Sandi Toksvig: Suddenly it seems like a good idea.

Episode O.08 Operations

[edit]
Bill Bailey: Phantom leg itch, yeah. What about if you got two legs and got, like, a phantom third leg?
Sandi Toksvig: That's what every boy thinks he's got.

Sandi Toksvig: Some of these “Bills of Mortality”, they just had cause of death “suddenly”.

Rhod Gilbert: Forced air? I never heard the term. I'm forty…??? late forties. I'm not gonna bother sitting here working it out.
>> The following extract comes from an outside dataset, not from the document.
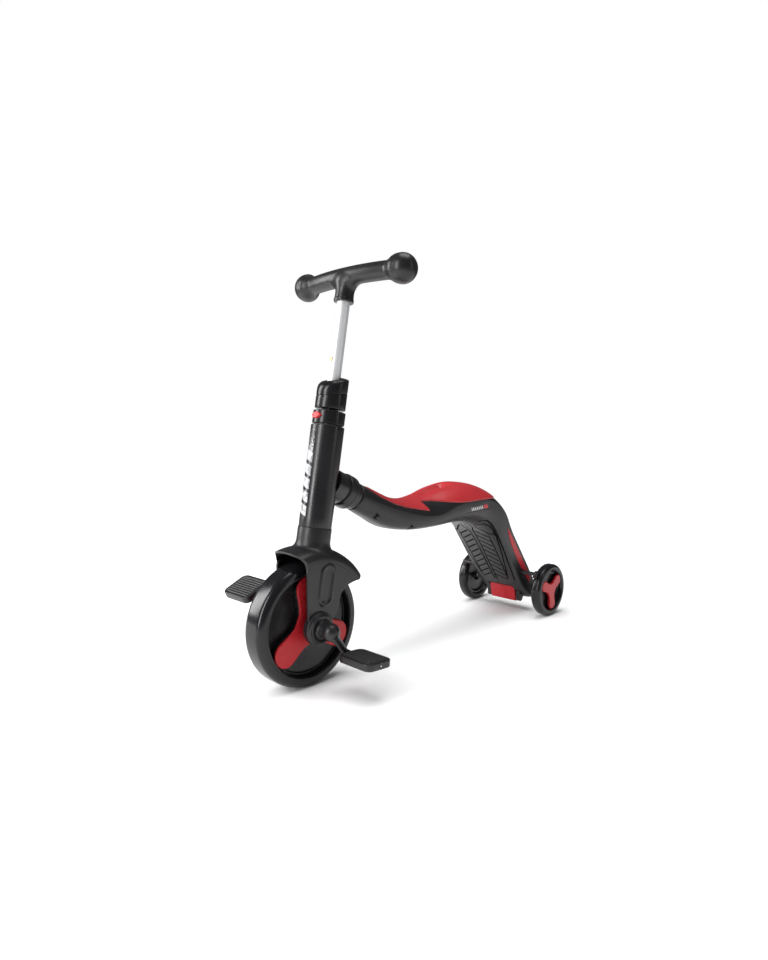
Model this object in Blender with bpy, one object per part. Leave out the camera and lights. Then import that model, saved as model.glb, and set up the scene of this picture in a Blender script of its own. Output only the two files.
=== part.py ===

I'm fifty soon, I never heard the term forced...well, not in that context.
Sandi Toksvig: I love the fact, Rhod, that I'm asking you some quite complicated science question and you don't know how old you are.
Rhod Gilbert: [scribbles] I'm about forty nine.
Sandi Toksvig: Have you just worked it out?
Rhod Gilbert: Yeah. [laughter] I'm so used to saying “I'm fifty in a few years”, I'm so used to saying that, that for a moment...
Sandi Toksvig: [to Rhod Gilbert] The thing is though, it is quite good to know how old you are and the producer just told me in my ear that you are forty eight.
[Later]
Rhod Gilbert: What are we talking about?
Sandi Toksvig: Hidden. Underwater cables.
Rhod Gilbert: Oh, yeah.
Sandi Toksvig: You're forty eight!

[In relation to Ivy Bells ]
Rhod Gilbert: Spying was a lot more hassle in those days. Now all you need is somebody's maiden name and their pet's name and you're off.
Alan Davies: If you're a Russian you just have to go and see Donald Trump and ask him.

Rhod Gilbert: I've been to the bottom of the sea.
Katherine Ryan: Really? What's down there?
Rhod Gilbert: My feet.

Sandi Toksvig: Which part of the body was used to stop the Netherlands flooding in 1953?
Bill Bailey: Somebody put their finger in a dike!
[Forfeit klaxon: “Finger”]
Sandi Toksvig: No, we mentioned on QI before, the story of a Dutch boy sticking his finger in a dike is a myth. What other body-part might you stick into a hole to st…[general tittering]
Alan Davies: The penis.
[Forfeit klaxon: “Penis”]
Alan Davies: I sucked into that.
Sandi Toksvig: I can categorically tell you, no dyke needs a penis.